§ Task description
Extract, unchanged, each line of the listing below from its first line through the line that contains "board_t = 0.8; // [0.4:0.1:2]", inclusive, and nothing else.
+++
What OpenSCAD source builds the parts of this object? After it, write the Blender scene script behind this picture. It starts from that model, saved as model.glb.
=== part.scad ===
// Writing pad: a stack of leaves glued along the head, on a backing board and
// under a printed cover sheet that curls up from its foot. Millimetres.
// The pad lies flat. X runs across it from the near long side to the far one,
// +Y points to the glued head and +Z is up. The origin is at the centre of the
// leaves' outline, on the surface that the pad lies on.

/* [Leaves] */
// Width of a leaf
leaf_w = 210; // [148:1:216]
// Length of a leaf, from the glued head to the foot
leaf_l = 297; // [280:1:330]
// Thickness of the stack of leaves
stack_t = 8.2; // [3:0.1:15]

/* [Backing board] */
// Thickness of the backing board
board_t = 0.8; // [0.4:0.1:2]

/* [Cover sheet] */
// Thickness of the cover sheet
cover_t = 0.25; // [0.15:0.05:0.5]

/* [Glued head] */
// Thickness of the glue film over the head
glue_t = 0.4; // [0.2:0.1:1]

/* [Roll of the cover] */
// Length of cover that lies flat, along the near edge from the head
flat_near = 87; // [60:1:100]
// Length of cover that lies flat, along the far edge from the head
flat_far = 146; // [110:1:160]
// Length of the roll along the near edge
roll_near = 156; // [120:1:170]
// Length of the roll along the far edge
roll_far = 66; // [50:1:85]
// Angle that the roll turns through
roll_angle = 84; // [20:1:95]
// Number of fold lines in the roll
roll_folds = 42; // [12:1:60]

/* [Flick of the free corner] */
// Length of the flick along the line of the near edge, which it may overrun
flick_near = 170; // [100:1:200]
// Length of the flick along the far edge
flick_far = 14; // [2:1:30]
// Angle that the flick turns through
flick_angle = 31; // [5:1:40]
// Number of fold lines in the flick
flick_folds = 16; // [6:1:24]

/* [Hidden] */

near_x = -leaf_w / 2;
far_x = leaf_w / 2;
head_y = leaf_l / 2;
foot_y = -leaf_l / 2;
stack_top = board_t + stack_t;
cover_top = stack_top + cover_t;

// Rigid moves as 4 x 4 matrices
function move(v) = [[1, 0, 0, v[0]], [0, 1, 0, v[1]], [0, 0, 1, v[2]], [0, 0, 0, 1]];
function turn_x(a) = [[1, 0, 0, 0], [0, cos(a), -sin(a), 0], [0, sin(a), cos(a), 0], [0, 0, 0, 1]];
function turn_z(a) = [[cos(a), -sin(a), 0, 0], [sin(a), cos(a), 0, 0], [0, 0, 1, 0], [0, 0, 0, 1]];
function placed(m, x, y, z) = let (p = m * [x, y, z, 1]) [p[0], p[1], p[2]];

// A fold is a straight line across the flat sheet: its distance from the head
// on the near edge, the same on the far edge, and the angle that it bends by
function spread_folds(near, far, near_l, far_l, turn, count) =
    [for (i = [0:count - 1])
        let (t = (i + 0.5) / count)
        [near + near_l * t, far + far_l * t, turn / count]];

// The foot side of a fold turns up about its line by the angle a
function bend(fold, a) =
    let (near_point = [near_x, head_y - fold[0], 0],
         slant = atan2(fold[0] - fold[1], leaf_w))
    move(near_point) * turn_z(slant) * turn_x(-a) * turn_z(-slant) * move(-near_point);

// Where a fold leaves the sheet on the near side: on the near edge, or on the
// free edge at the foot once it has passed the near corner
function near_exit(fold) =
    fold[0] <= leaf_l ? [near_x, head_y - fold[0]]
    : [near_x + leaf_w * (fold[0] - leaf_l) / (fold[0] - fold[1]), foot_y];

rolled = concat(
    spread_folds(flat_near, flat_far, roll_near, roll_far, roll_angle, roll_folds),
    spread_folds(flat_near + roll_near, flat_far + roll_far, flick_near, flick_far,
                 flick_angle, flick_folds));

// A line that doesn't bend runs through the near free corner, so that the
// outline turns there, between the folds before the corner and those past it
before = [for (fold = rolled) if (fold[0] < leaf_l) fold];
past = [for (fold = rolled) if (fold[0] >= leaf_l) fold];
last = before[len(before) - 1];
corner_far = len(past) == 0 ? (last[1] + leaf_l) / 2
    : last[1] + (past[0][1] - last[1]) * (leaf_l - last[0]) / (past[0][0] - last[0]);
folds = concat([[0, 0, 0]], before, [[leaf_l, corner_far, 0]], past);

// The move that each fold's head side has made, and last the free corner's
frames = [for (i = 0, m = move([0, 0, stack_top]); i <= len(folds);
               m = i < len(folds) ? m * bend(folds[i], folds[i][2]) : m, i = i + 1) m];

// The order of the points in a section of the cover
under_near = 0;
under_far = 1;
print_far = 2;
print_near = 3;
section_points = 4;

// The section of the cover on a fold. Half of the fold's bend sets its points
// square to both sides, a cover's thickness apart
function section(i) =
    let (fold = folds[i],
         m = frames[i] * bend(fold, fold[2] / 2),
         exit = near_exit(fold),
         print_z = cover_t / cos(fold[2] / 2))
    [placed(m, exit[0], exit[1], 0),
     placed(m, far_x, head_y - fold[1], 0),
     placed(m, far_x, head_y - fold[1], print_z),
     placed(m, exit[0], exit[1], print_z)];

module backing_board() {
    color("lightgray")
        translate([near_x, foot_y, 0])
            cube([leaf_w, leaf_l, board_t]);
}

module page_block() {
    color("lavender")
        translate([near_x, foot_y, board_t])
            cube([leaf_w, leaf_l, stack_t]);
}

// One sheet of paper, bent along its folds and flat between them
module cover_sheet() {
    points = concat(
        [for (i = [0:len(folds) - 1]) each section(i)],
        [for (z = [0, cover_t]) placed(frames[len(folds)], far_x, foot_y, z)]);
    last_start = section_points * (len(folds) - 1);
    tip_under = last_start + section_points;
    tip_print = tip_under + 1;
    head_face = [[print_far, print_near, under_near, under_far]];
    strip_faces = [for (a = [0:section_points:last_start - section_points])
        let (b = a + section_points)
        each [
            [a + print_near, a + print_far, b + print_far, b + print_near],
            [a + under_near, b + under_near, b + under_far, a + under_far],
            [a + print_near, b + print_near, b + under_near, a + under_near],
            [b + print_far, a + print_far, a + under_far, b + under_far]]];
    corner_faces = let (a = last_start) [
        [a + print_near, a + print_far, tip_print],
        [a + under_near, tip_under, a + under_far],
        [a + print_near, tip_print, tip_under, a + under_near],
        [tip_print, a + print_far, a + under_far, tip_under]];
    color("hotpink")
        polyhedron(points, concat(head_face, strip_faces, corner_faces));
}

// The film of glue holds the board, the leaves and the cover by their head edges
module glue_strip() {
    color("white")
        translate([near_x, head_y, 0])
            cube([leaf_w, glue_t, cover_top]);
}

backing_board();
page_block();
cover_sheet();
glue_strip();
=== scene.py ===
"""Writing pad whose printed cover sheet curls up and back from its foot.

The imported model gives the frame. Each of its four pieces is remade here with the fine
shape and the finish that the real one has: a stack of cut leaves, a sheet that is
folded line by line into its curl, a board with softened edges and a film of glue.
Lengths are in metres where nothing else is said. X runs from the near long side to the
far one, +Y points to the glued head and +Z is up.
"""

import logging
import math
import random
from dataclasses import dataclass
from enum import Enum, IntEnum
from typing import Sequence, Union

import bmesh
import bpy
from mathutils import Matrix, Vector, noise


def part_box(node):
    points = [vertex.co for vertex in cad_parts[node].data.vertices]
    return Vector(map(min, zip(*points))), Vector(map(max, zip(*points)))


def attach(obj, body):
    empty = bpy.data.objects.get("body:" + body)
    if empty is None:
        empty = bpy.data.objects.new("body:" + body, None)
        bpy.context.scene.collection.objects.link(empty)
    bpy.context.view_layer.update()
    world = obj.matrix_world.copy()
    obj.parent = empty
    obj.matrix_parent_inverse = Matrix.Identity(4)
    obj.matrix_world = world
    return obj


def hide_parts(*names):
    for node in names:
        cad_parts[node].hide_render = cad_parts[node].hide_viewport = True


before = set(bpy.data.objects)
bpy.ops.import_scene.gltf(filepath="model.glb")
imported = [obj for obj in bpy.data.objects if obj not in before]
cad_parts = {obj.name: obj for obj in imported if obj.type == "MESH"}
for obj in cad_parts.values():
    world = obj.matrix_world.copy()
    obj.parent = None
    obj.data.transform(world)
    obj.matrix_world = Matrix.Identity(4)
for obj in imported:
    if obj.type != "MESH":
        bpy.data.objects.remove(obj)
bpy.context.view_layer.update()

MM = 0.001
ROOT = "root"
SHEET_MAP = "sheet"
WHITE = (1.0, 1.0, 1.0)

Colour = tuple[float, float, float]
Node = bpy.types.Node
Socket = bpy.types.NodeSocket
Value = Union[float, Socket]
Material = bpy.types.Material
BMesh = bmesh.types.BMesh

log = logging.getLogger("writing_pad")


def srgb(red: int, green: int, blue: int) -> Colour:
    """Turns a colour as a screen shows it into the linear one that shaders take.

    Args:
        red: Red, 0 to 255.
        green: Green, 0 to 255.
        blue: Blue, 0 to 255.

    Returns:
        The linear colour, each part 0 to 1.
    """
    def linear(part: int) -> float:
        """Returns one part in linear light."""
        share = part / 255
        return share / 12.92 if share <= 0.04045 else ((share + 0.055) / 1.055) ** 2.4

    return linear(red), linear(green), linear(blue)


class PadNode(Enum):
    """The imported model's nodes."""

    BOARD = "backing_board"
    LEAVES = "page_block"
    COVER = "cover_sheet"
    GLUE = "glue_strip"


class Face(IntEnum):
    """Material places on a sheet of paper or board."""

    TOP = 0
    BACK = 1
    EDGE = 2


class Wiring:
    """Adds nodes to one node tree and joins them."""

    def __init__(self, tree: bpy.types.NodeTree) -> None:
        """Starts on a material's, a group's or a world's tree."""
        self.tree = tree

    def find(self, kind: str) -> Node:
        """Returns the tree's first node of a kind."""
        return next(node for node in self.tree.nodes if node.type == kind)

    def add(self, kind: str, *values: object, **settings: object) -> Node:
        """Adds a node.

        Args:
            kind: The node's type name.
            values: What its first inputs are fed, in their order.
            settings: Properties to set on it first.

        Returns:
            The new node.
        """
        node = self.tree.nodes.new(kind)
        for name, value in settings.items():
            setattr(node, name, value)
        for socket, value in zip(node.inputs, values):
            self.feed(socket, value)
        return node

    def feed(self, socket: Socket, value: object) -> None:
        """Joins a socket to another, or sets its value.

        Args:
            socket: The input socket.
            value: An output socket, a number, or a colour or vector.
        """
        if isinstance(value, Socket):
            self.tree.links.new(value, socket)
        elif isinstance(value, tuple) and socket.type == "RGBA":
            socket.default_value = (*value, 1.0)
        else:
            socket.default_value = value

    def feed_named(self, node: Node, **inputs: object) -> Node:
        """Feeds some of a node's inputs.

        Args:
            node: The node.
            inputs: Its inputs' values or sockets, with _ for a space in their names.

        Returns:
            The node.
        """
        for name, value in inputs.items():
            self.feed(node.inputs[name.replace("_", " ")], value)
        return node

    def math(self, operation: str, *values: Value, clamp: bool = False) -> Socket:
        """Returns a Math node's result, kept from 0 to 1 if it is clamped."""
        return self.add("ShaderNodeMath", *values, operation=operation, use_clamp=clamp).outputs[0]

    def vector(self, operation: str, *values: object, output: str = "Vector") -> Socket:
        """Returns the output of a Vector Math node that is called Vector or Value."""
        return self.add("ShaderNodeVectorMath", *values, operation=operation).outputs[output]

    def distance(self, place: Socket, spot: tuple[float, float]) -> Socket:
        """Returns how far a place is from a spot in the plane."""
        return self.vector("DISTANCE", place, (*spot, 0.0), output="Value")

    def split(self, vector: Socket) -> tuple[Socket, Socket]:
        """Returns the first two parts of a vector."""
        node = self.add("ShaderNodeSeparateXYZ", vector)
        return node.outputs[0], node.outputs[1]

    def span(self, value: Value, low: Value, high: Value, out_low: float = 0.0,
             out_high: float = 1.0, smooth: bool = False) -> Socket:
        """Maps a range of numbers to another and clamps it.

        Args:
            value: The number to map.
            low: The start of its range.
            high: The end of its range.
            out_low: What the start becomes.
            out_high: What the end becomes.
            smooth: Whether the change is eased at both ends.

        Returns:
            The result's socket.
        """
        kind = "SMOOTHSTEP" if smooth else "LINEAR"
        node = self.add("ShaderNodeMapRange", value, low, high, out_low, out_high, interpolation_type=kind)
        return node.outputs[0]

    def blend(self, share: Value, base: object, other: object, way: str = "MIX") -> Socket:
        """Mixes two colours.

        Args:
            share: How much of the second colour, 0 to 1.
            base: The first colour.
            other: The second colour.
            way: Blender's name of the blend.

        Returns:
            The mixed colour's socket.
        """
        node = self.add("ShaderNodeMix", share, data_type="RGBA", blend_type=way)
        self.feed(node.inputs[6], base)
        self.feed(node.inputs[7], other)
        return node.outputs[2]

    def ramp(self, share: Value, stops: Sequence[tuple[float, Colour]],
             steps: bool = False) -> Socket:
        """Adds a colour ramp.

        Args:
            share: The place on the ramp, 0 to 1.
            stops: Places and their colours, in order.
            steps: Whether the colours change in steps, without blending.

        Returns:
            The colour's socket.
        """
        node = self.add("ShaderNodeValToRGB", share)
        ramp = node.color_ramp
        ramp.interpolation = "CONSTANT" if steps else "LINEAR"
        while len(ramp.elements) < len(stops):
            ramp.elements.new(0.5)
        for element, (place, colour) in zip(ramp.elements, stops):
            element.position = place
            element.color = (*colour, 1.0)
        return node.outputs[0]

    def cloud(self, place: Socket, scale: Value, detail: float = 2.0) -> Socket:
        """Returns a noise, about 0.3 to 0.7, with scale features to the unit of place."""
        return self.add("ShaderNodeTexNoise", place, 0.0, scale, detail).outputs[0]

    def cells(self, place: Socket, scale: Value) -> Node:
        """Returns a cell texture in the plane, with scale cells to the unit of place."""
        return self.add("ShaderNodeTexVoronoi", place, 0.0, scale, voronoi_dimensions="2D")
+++
§ Exercise answer
What OpenSCAD source builds the parts of this object? After it, write the Blender scene script behind this picture. It starts from that model, saved as model.glb.
=== part.scad ===
// Writing pad: a stack of leaves glued along the head, on a backing board and
// under a printed cover sheet that curls up from its foot. Millimetres.
// The pad lies flat. X runs across it from the near long side to the far one,
// +Y points to the glued head and +Z is up. The origin is at the centre of the
// leaves' outline, on the surface that the pad lies on.

/* [Leaves] */
// Width of a leaf
leaf_w = 210; // [148:1:216]
// Length of a leaf, from the glued head to the foot
leaf_l = 297; // [280:1:330]
// Thickness of the stack of leaves
stack_t = 8.2; // [3:0.1:15]

/* [Backing board] */
// Thickness of the backing board
board_t = 0.8; // [0.4:0.1:2]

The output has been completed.